Türk Tabipler Birliği (TTB) Merkez Konseyi ise bu görüşü şu argümanlarla yetersiz buluyor:

“COVID-19 virüs tanısı konulduktan sonra bazı uzmanlık alanlarından hekimlerin söz konusu hastalarla daha yakından ilgilendiği doğrudur. Ancak söz konusu hastalık tanısı konulmadan önceki aşamalarda görev yapan birinci basamakta görevli meslektaşlarımızdan, hastanın başvurduğu acil polikliniğine, laboratuvarlara kadar bütün branşlardaki hekimlere ve buralarda görevli sağlık personeline varıncaya kadar sahadaki bütün sağlık çalışanlarının virüs bulaşma tehlikesiyle karşı karşıya hizmet sundukları tartışmasızdır.”

Hekimler arası ayrım yapılıyor

Virüs bulaş riski olan hastaların sadece pandemi hastanelerine ve buradaki ilgili bölümlere başvurmalarının bir zorunluluk olmadığına dikkat çeken TTB Merkez Konseyi, “Hekimler arasında pandemi hastasıyla ilgilenen ilgilenmeyen ayrımı yapılmasının gerçekçi bir yanı olmadığı” görüşünü savunuyor. TTB hekimler arasında ayrımcı uygulamaya yönelik eleştirisini şu şekilde sürdürüyor:

“Böyle bir ayrım yapılması bulaşıcı hastalığın yayılmasını önlemek ve yine ihtiyaç duyanlara bu ortamda sağlık hizmeti sunabilmek için büyük bir özveriyle çalışan hekimler arasında ek ödemede yaratılan farklılık, ayrıştırıcı niteliğiyle, sağlık ekibinin dayanışmacı ruhunu kavramaktan uzaktır.”

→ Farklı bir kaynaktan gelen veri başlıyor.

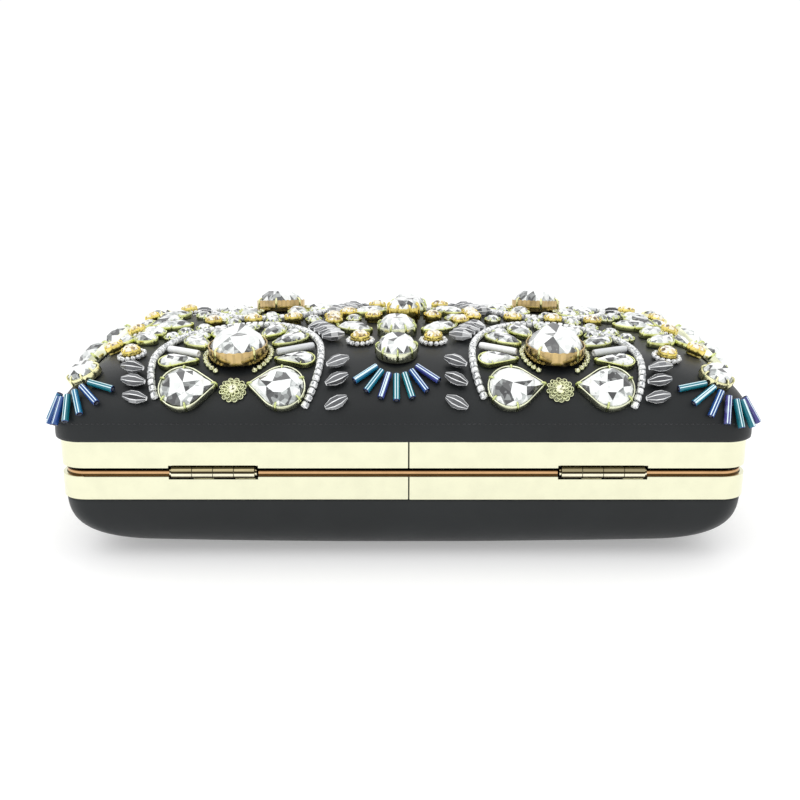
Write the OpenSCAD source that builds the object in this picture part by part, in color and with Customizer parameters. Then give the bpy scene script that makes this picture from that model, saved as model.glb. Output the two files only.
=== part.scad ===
// Hard-cased evening clutch: a domed base and a jewelled domed lid, both covered in black
// satin, on two pale gold frame bands. Two knuckle hinges join the bands at the back and a
// push button with a spring catch holds them at the front.
// The hinge side faces -Y, the clasp side +Y, and the case rests on the plane z = 0.

/* [Frame bands] */
// Length of the bands
frame_length = 200; // [190:1:230]
// Width of the bands, from hinge side to clasp side
frame_width = 108; // [102:1:124]
// Corner radius of the bands seen from above
frame_corner = 8; // [7:0.5:11]
// Thickness of the band metal
band_wall = 1.2; // [1:0.1:1.5]
// Height of the lid's band
lid_band_height = 8; // [7:0.5:11]
// Height of the base's band
base_band_height = 7; // [6.8:0.1:10]
// Open gap between the two closed bands
band_gap = 2.5; // [2.2:0.1:3]
// Width of the butt seam in each band
seam_width = 0.25; // [0.15:0.05:0.5]
// Place of the butt seams, right of the middle
seam_offset = 1.5; // [0:0.5:10]
// Thickness of the inner rim that stands in the gap
lip_wall = 0.8; // [0.6:0.1:1]
// Height of the rim's top over the middle of the gap
lip_rise = 0.15; // [0:0.05:0.3]
// How far the inner rim reaches below the middle of the gap
lip_depth = 7.5; // [6:0.1:8]

/* [Domes] */
// Height of the lid's shoulder over the middle of the gap
lid_shoulder = 29; // [26:0.5:36]
// Depth of the base's shoulder under the middle of the gap
base_shoulder = 24.3; // [22:0.1:30]
// Width of the lid's rounded shoulder seen from above
lid_shoulder_width = 22; // [18:1:26]
// Width of the base's rounded shoulder seen from above
base_shoulder_width = 14; // [12:1:18]
// Rise of the crowned top over the shoulder
crown = 4.8; // [3:0.1:6]
// How much of the base's crown is cut off by the flat that it rests on
rest_flat = 0.45; // [0.3:0.05:0.6]
// Roundness of the shoulders, where 2 is an ellipse
shoulder_power = 2.25; // [2:0.05:2.8]
// How far the lid's padded satin stands out past its band
lid_overhang = 1.4; // [0.8:0.1:2]
// How far the base's satin is set in from its band
base_inset = 0.5; // [0.2:0.1:0.8]
// Corner radius of the domes at the shoulder, seen from above
shoulder_corner = 20; // [16:1:26]

/* [Case walls] */
// Thickness of the satin and its wadding on the crown
cover_wall = 1.5; // [1:0.1:2]
// Thickness of the pressed shell
shell_wall = 1.2; // [1:0.1:1.5]
// Thickness of the lining
lining_wall = 0.8; // [0.6:0.1:1]
// Glue line between one layer and the next
glue_line = 0.05; // [0.04:0.01:0.08]

/* [Hinges] */
// Distance from a hinge's middle to the near end of the bands
hinge_from_end = 44; // [35:1:55]
// Shift of both hinges to the right of the middle
hinge_shift = 1.3; // [0:0.1:3]
// Length of a hinge
hinge_length = 24; // [20:1:30]
// Outer radius of a knuckle
knuckle_radius = 1.85; // [1.75:0.05:1.95]
// Number of knuckles in a hinge
knuckles = 4; // [4:2:6]
// Gap between one knuckle and the next
knuckle_gap = 0.15; // [0.1:0.05:0.3]
// Radius of a hinge pin
pin_radius = 0.7; // [0.5:0.05:0.9]
// Running clearance round a hinge pin
pin_clearance = 0.05; // [0.03:0.01:0.08]
// Radius of the peened pin heads
pin_head_radius = 1.1; // [1:0.05:1.4]
// Thickness of the peened pin heads
pin_head = 0.5; // [0.3:0.1:0.6]
// Depth of the hinge axis behind the face of the bands
hinge_inset = 0.8; // [0.7:0.05:0.9]
// Thickness of a hinge leaf
leaf_wall = 0.9; // [0.7:0.1:1]
// How far a leaf reaches from the axis
leaf_reach = 7; // [5:0.5:7]
// Clearance of the notches round the knuckles
notch_clearance = 0.3; // [0.2:0.05:0.4]

/* [Clasp] */
// Radius of the push button's head
button_radius = 2.7; // [2.3:0.1:2.9]
// Thickness of the push button's head
button_head = 1.6; // [1:0.1:2.4]
// Travel of the push button
button_travel = 1.2; // [0.8:0.1:1.4]
// Radius of the push button's stem
stem_radius = 1.6; // [1.3:0.1:1.7]
// Running clearance of the stem in its bush
stem_clearance = 0.05; // [0.03:0.01:0.08]
// Wall of the bush round the stem
bush_wall = 0.6; // [0.4:0.1:0.7]
// Thickness of the bush's flange
bush_flange = 0.6; // [0.4:0.1:0.8]
// Width of the striker on the lid
striker_width = 10; // [8:1:12]
// Thickness of the striker
striker_wall = 0.7; // [0.5:0.1:0.8]
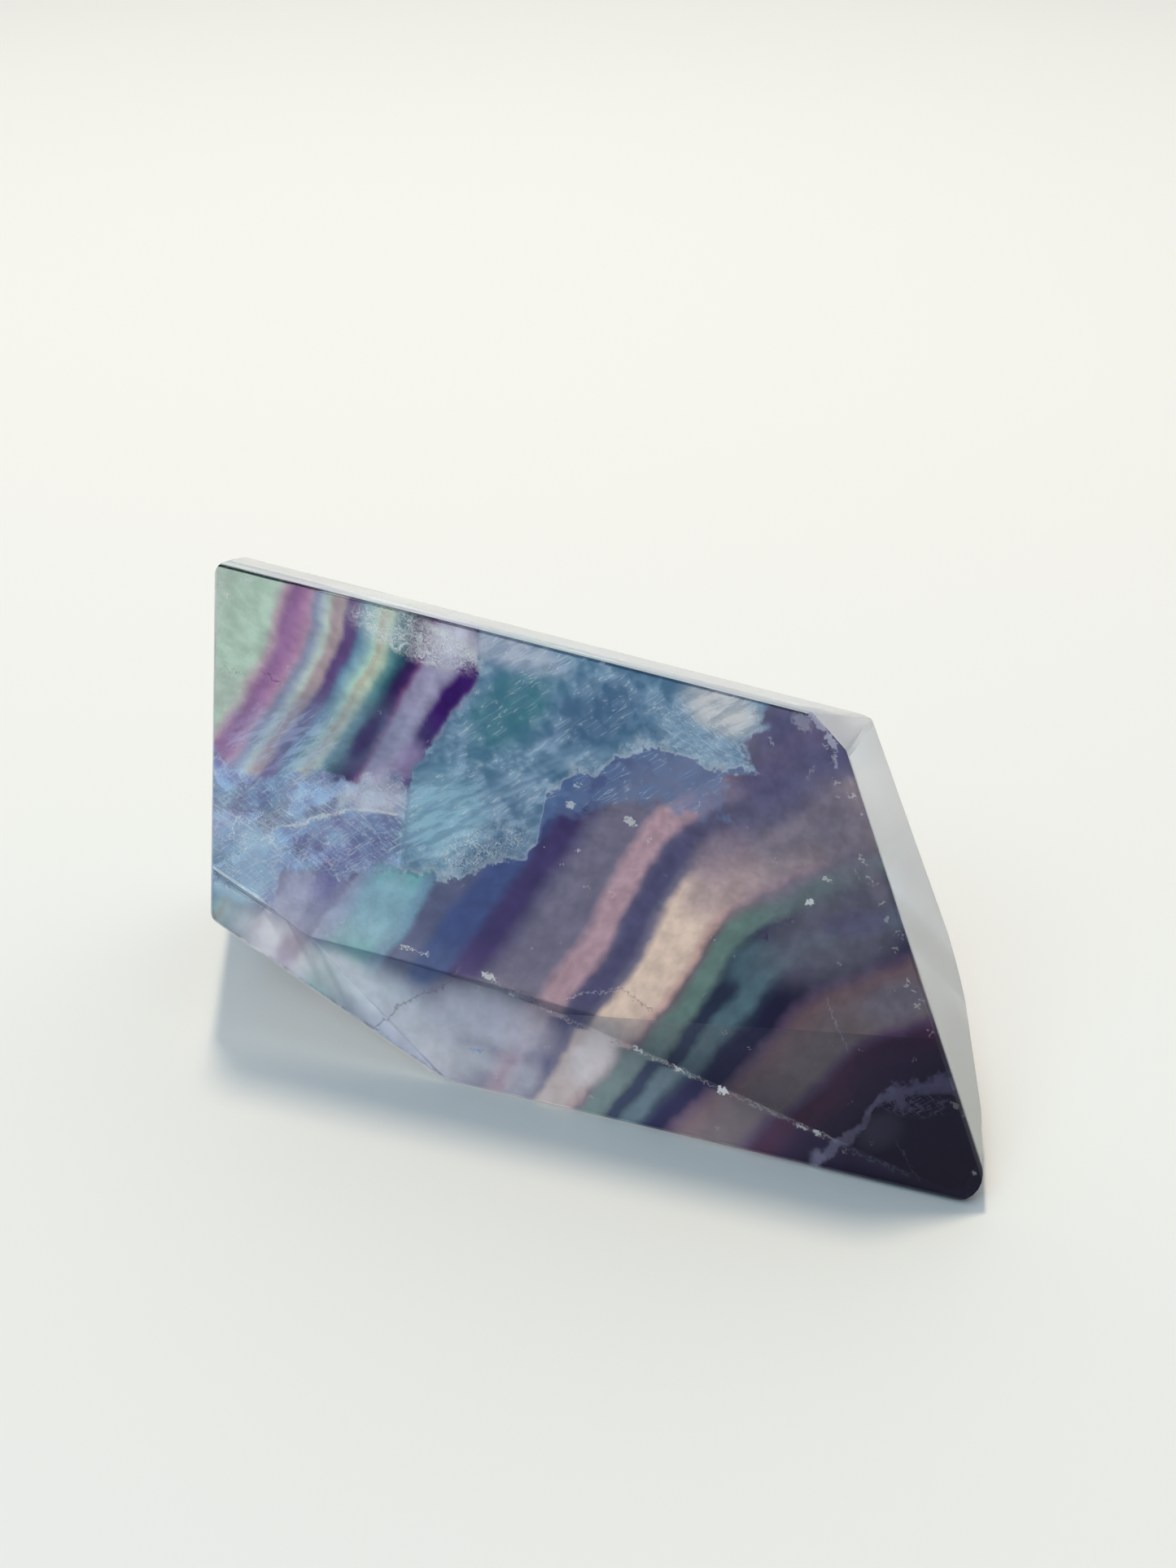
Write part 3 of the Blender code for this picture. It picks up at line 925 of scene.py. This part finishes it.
def finish_of(normal):
    """Which finish a facet has, by the way it faces.

    The limits also say which finish each narrow cut along an eased edge goes with.
    """
    x, y, z = normal
    back_edge_of_base = z < -0.35 and abs(x) < 0.04 and y > 0.0
    if z < -0.88 or back_edge_of_base:
        return BASE
    if z < -0.3 and x < -0.04 and -0.9 < y < 0.93:
        return LOW_LEFT
    top = -0.7 < x - y < 0.85 and -0.9 < y < 0.8 and z > 0.2
    right = -0.5 < y < 0.8 and x + z > 0.55
    if top or right:
        return RIM
    return FRONT if y < -0.5 else BACK


def polished_stone():
    stone = copy_of_stone("polished_stone")
    for material in (
        front_fluorite(),
        pale_rim(),
        ground_facet("ground_base", 1.0, 0.8, 0.5),
        ground_facet("low_left_facet", 0.6, 0.95, 0.22),
        back_fluorite(),
    ):
        stone.data.materials.append(material)
    for face in stone.data.polygons:
        face.material_index = finish_of(face.normal)
        face.use_smooth = face.area < EASED_AREA * MM * MM
    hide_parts("fluorite_stone")
    return stone


# ---------------------------------------------------------------- stage
CAMERA_FROM_HEEL = Vector((52.70, -113.31, 96.73))  # millimetres
CAMERA_TILT = math.radians(60.0)
CAMERA_TURN = math.radians(20.35)
FLOOR_GAP = 0.05  # millimetres between the floor and the stone, so that they never touch


def floor():
    bpy.ops.mesh.primitive_plane_add(size=5.0, location=(0, 0, -FLOOR_GAP * MM))
    plane = bpy.context.object
    plane.name = "studio_floor"
    recipe = Recipe("pale_floor")
    recipe.shader.inputs["Base Color"].default_value = (0.83, 0.82, 0.79, 1.0)
    recipe.shader.inputs["Roughness"].default_value = 0.9
    plane.data.materials.append(recipe.material)


def sky():
    """A soft cool sky, brightest high behind the stone."""
    world = bpy.data.worlds.new("soft_sky")
    bpy.context.scene.world = world
    world.use_nodes = True
    nodes = world.node_tree.nodes
    links = world.node_tree.links
    direction = nodes.new("ShaderNodeTexCoord")

    def glow(towards, start, end, low, high):
        """Brightness that grows from low to high as the sky nears a direction."""
        near = nodes.new("ShaderNodeVectorMath")
        near.operation = "DOT_PRODUCT"
        near.inputs[1].default_value = Vector(towards).normalized()
        links.new(direction.outputs["Generated"], near.inputs[0])
        rise = nodes.new("ShaderNodeMapRange")
        rise.interpolation_type = "SMOOTHSTEP"
        rise.inputs["From Min"].default_value = start
        rise.inputs["From Max"].default_value = end
        rise.inputs["To Min"].default_value = low
        rise.inputs["To Max"].default_value = high
        links.new(near.outputs["Value"], rise.inputs["Value"])
        return rise.outputs["Result"]

    total = nodes.new("ShaderNodeMath")
    dome = glow(towards=(0.0, 0.6, 0.8), start=-0.7, end=0.9, low=0.05, high=0.32)
    bright_patch = glow(towards=(-0.15, 0.55, 0.8), start=0.6, end=0.95, low=0.0, high=0.95)
    links.new(dome, total.inputs[0])
    links.new(bright_patch, total.inputs[1])
    background = nodes["Background"]
    background.inputs["Color"].default_value = (0.86, 0.93, 1.0, 1.0)
    links.new(total.outputs[0], background.inputs["Strength"])


def lamp(name, size, energy, colour, towards, distance):
    """A round light that faces the stone."""
    light = bpy.data.lights.new(name, "AREA")
    light.shape = "DISK"
    light.size = size
    light.energy = energy
    light.color = colour
    holder = bpy.data.objects.new(name, light)
    bpy.context.scene.collection.objects.link(holder)
    towards = Vector(towards).normalized()
    holder.location = towards * distance
    holder.rotation_euler = towards.to_track_quat("Z", "Y").to_euler()


def camera():
    data = bpy.data.cameras.new("camera")
    data.lens = 50
    data.sensor_width = 36
    data.clip_start = 1 * MM
    holder = bpy.data.objects.new("camera", data)
    bpy.context.scene.collection.objects.link(holder)
    holder.location = (HEEL + CAMERA_FROM_HEEL) * MM
    holder.rotation_euler = (CAMERA_TILT, 0, CAMERA_TURN)
    bpy.context.scene.camera = holder


def studio():
    """A pale floor, a soft sky, a warm key light high behind the stone and a cool fill."""
    floor()
    sky()
    lamp("key_light", size=0.084, energy=2.5, colour=(1.0, 0.87, 0.68),
         towards=(-0.20, 0.43, 1.0), distance=0.7)
    lamp("fill_light", size=0.6, energy=2.2, colour=(0.48, 0.80, 1.0),
         towards=(-0.25, -0.80, 1.0), distance=1.0)
    camera()
    scene = bpy.context.scene
    scene.view_settings.view_transform = "Standard"
    scene.cycles.max_bounces = 9
    scene.cycles.transmission_bounces = 8
    scene.cycles.sample_clamp_indirect = 6.0


bpy.ops.object.select_all(action="DESELECT")
studio()
stone = polished_stone()
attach(stone, "root")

Başhekimler birim değil sağlık kuruluş belirlemesi yapmalı

TTB Merkez Konseyi, sağlık çalışanlarının çalıştığı yeri belirleme yetkisinin başhekime bırakıldığını öznel değerlendirmelerle çalışanların hak kayıplarına neden olabileceği, haksız işlemlerin ve uyuşmazlıkların ortaya çıkma tehlikesi olduğuna dikkat çekiyor.

TTB, başhekimlerin “Kararda olduğu gibi birim değil sağlık kurum veya kuruluşu bazında değerlendirme yapmaları ve o sağlık kurum veya kuruluşunda görevli bütün sağlık çalışanlarının kapsam içinde olduğuna ilişkin belirlemede bulunmalarının” düzenlemenin amacına uygun olduğu görüşünü dile getiriyor.

Bütün çalışanlara tavandan ödeme sözü tutulmalıdır

TTB Merkez Konseyi, “Döner sermaye gelirlerinden yapılması gereken ödemenin yarısına kadar düşürülerek ödenmesi kabul edilebilir olmadığı gibi müjde veya lütuf değildir” diyor ve ekliyor:

“Bütün sağlık çalışanlarına üç ay süreyle tavandan ödeme yapılması sözü yerine getirilmelidir. Sonrasında da, ivedilikle, koruyucu sağlık hizmetlerini önceleyen ve sağlık çalışanlarının çalışma koşullarını iyileştiren yepyeni bir sağlık sistemi planlanmalıdır.”